— Given problem —
The data below is to be returned in full and exactly.

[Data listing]
______

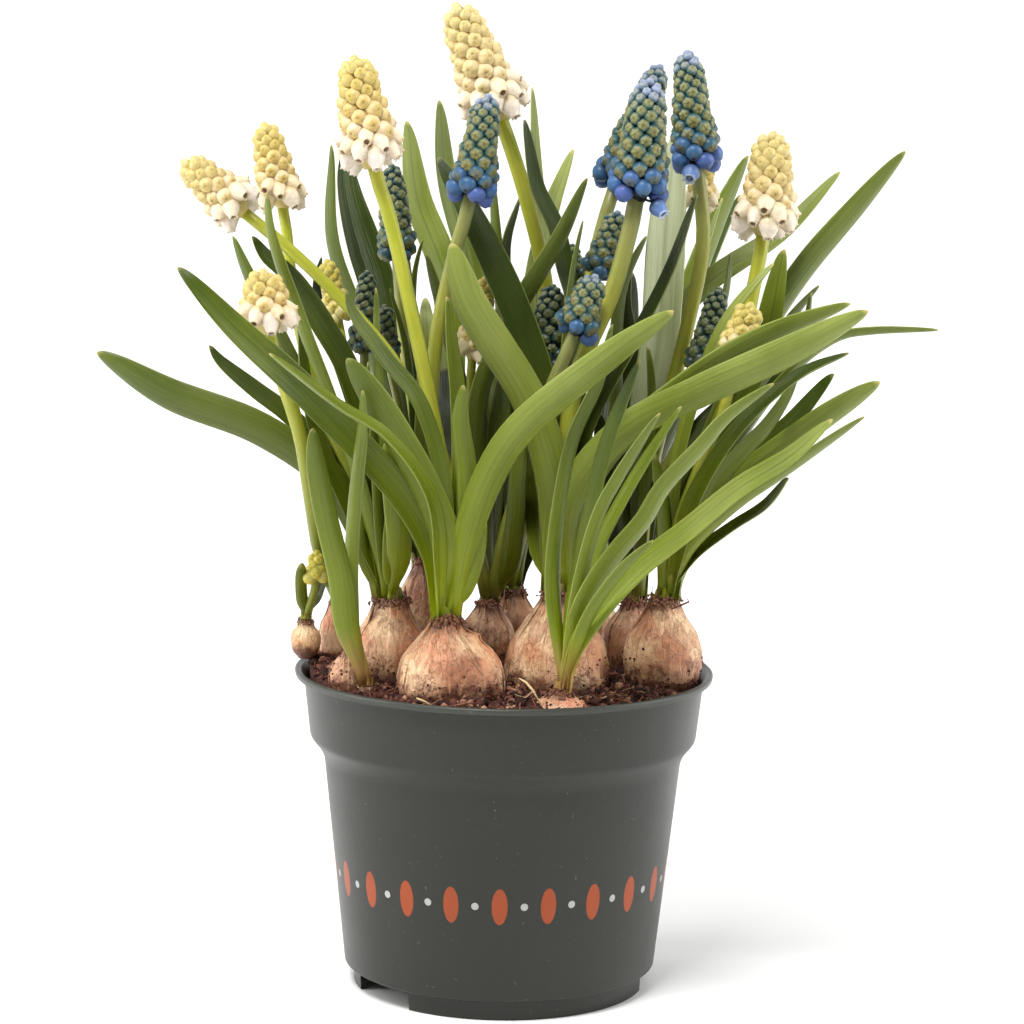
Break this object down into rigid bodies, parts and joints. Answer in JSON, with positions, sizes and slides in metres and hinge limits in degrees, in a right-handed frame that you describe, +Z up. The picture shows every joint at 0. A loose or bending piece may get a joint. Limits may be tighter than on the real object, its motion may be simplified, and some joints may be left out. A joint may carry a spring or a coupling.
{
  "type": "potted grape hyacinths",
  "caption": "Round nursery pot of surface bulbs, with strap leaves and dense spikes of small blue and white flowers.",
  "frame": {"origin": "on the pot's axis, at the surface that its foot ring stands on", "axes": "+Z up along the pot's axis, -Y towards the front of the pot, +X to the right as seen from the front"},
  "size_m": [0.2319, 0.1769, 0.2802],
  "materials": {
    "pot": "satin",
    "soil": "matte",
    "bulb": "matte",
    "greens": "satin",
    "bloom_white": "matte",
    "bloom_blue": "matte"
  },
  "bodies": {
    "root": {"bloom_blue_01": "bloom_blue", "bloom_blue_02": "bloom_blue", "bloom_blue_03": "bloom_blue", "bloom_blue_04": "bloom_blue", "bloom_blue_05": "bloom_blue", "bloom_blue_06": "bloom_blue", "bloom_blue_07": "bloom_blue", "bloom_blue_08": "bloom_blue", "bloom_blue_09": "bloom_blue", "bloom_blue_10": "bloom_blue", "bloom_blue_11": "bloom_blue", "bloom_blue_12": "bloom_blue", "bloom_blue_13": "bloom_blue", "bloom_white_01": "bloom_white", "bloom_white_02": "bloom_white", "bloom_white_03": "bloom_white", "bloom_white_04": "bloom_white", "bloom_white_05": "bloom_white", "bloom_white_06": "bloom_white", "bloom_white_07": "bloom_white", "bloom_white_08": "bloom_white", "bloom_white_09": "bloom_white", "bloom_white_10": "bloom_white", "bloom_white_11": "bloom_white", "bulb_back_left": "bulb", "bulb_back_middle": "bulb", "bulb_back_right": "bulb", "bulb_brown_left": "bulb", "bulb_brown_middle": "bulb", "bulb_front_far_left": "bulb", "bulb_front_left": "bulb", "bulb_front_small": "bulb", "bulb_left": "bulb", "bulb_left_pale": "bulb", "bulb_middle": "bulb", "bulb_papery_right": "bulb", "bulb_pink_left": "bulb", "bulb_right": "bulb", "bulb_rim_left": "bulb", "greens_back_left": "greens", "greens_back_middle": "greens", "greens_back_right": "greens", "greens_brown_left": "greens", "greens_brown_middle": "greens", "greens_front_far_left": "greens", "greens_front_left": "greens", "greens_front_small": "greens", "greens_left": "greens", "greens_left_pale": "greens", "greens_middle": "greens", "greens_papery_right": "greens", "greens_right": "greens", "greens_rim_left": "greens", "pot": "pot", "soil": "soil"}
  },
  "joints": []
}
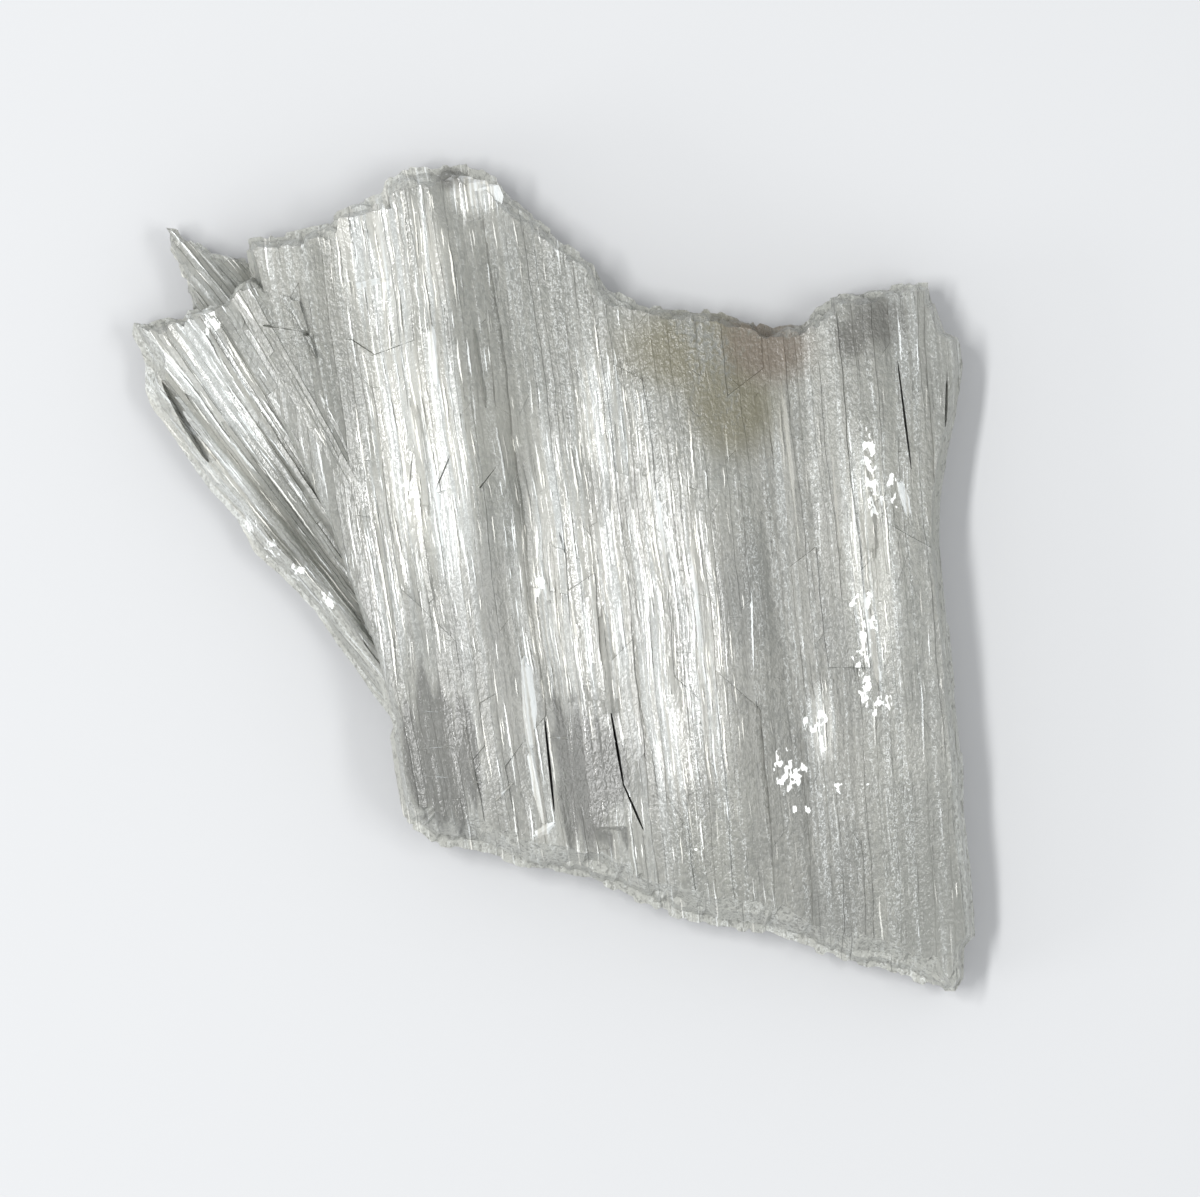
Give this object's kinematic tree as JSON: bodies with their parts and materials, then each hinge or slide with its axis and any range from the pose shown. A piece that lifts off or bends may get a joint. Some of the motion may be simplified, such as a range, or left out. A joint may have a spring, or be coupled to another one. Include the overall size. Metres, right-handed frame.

______

— Solution to the problem —
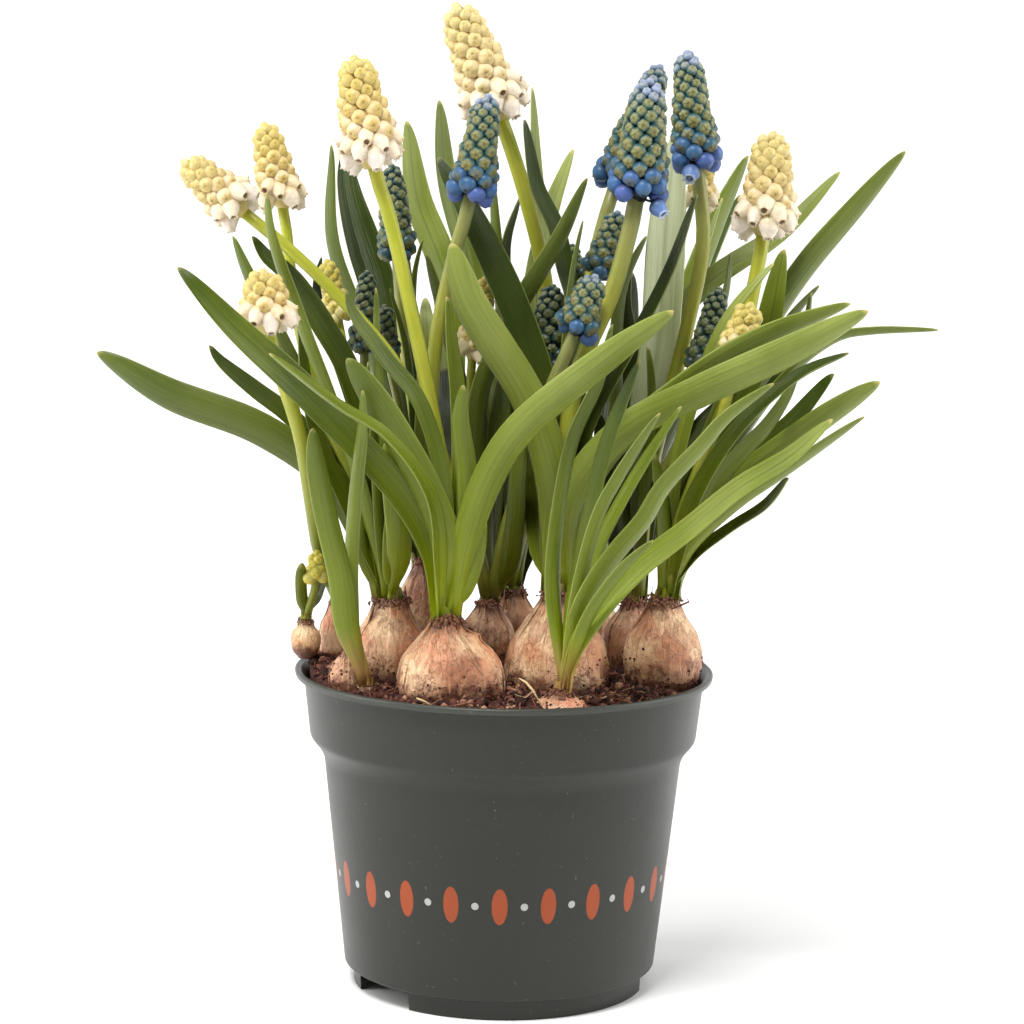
Break this object down into rigid bodies, parts and joints. Answer in JSON, with positions, sizes and slides in metres and hinge limits in degrees, in a right-handed frame that you describe, +Z up. The picture shows every joint at 0. A loose or bending piece may get a joint. Limits may be tighter than on the real object, its motion may be simplified, and some joints may be left out. A joint may carry a spring or a coupling.
{
  "type": "potted grape hyacinths",
  "caption": "Round nursery pot of surface bulbs, with strap leaves and dense spikes of small blue and white flowers.",
  "frame": {"origin": "on the pot's axis, at the surface that its foot ring stands on", "axes": "+Z up along the pot's axis, -Y towards the front of the pot, +X to the right as seen from the front"},
  "size_m": [0.2319, 0.1769, 0.2802],
  "materials": {
    "pot": "satin",
    "soil": "matte",
    "bulb": "matte",
    "greens": "satin",
    "bloom_white": "matte",
    "bloom_blue": "matte"
  },
  "bodies": {
    "root": {"bloom_blue_01": "bloom_blue", "bloom_blue_02": "bloom_blue", "bloom_blue_03": "bloom_blue", "bloom_blue_04": "bloom_blue", "bloom_blue_05": "bloom_blue", "bloom_blue_06": "bloom_blue", "bloom_blue_07": "bloom_blue", "bloom_blue_08": "bloom_blue", "bloom_blue_09": "bloom_blue", "bloom_blue_10": "bloom_blue", "bloom_blue_11": "bloom_blue", "bloom_blue_12": "bloom_blue", "bloom_blue_13": "bloom_blue", "bloom_white_01": "bloom_white", "bloom_white_02": "bloom_white", "bloom_white_03": "bloom_white", "bloom_white_04": "bloom_white", "bloom_white_05": "bloom_white", "bloom_white_06": "bloom_white", "bloom_white_07": "bloom_white", "bloom_white_08": "bloom_white", "bloom_white_09": "bloom_white", "bloom_white_10": "bloom_white", "bloom_white_11": "bloom_white", "bulb_back_left": "bulb", "bulb_back_middle": "bulb", "bulb_back_right": "bulb", "bulb_brown_left": "bulb", "bulb_brown_middle": "bulb", "bulb_front_far_left": "bulb", "bulb_front_left": "bulb", "bulb_front_small": "bulb", "bulb_left": "bulb", "bulb_left_pale": "bulb", "bulb_middle": "bulb", "bulb_papery_right": "bulb", "bulb_pink_left": "bulb", "bulb_right": "bulb", "bulb_rim_left": "bulb", "greens_back_left": "greens", "greens_back_middle": "greens", "greens_back_right": "greens", "greens_brown_left": "greens", "greens_brown_middle": "greens", "greens_front_far_left": "greens", "greens_front_left": "greens", "greens_front_small": "greens", "greens_left": "greens", "greens_left_pale": "greens", "greens_middle": "greens", "greens_papery_right": "greens", "greens_right": "greens", "greens_rim_left": "greens", "pot": "pot", "soil": "soil"}
  },
  "joints": []
}
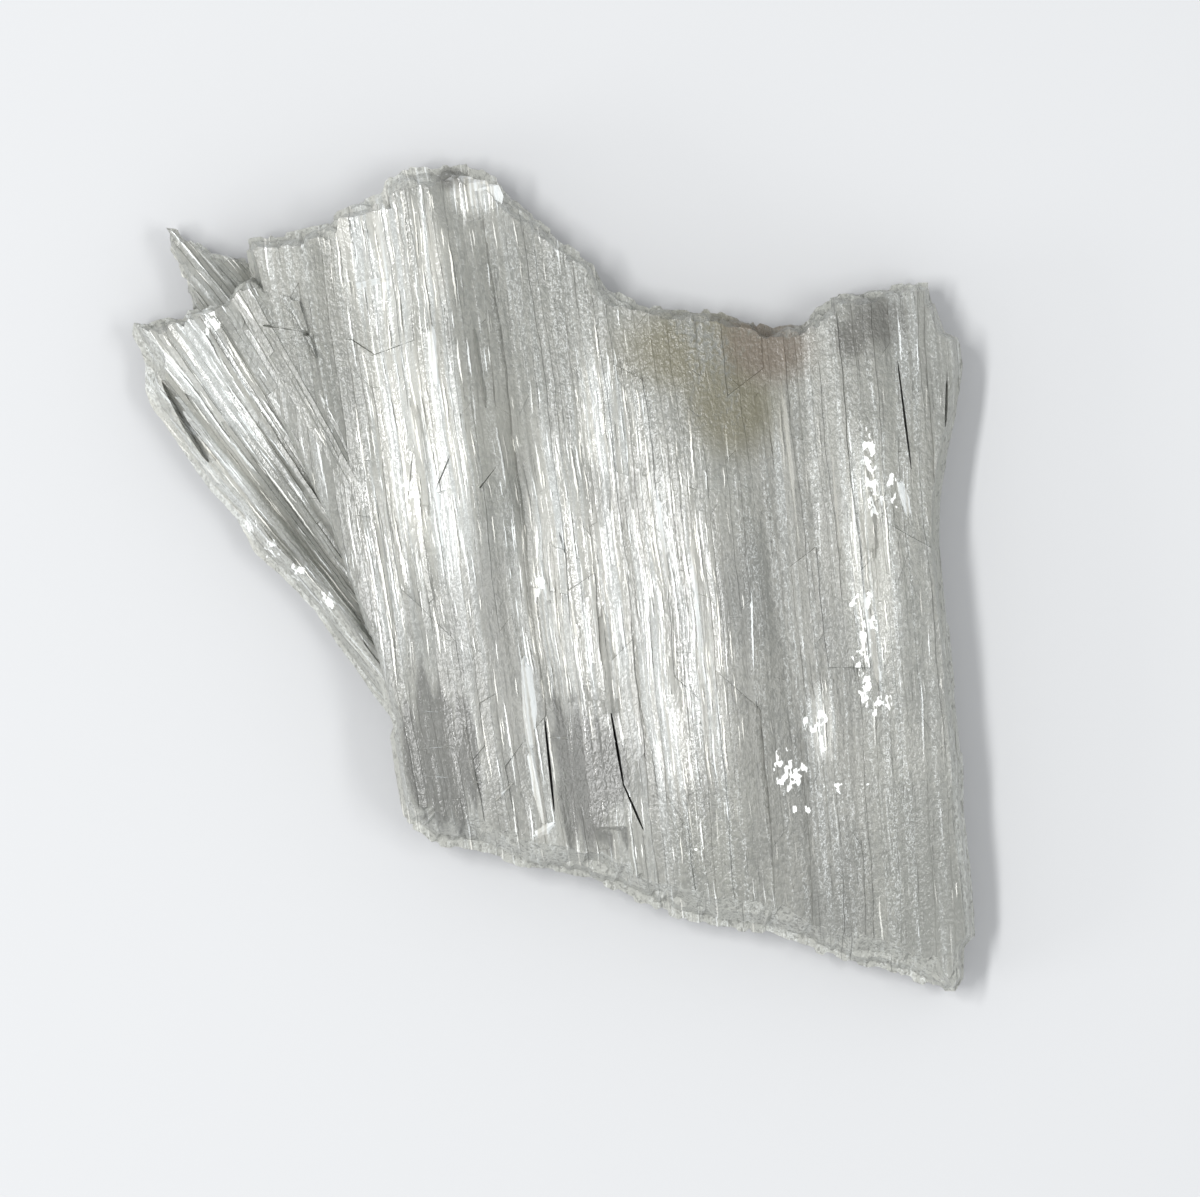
Give this object's kinematic tree as JSON: bodies with their parts and materials, then each hinge or slide with its axis and any range from the pose shown. A piece that lifts off or bends may get a joint. Some of the motion may be simplified, such as a range, or left out. A joint may have a spring, or be coupled to another one. Include the overall size. Metres, right-handed frame.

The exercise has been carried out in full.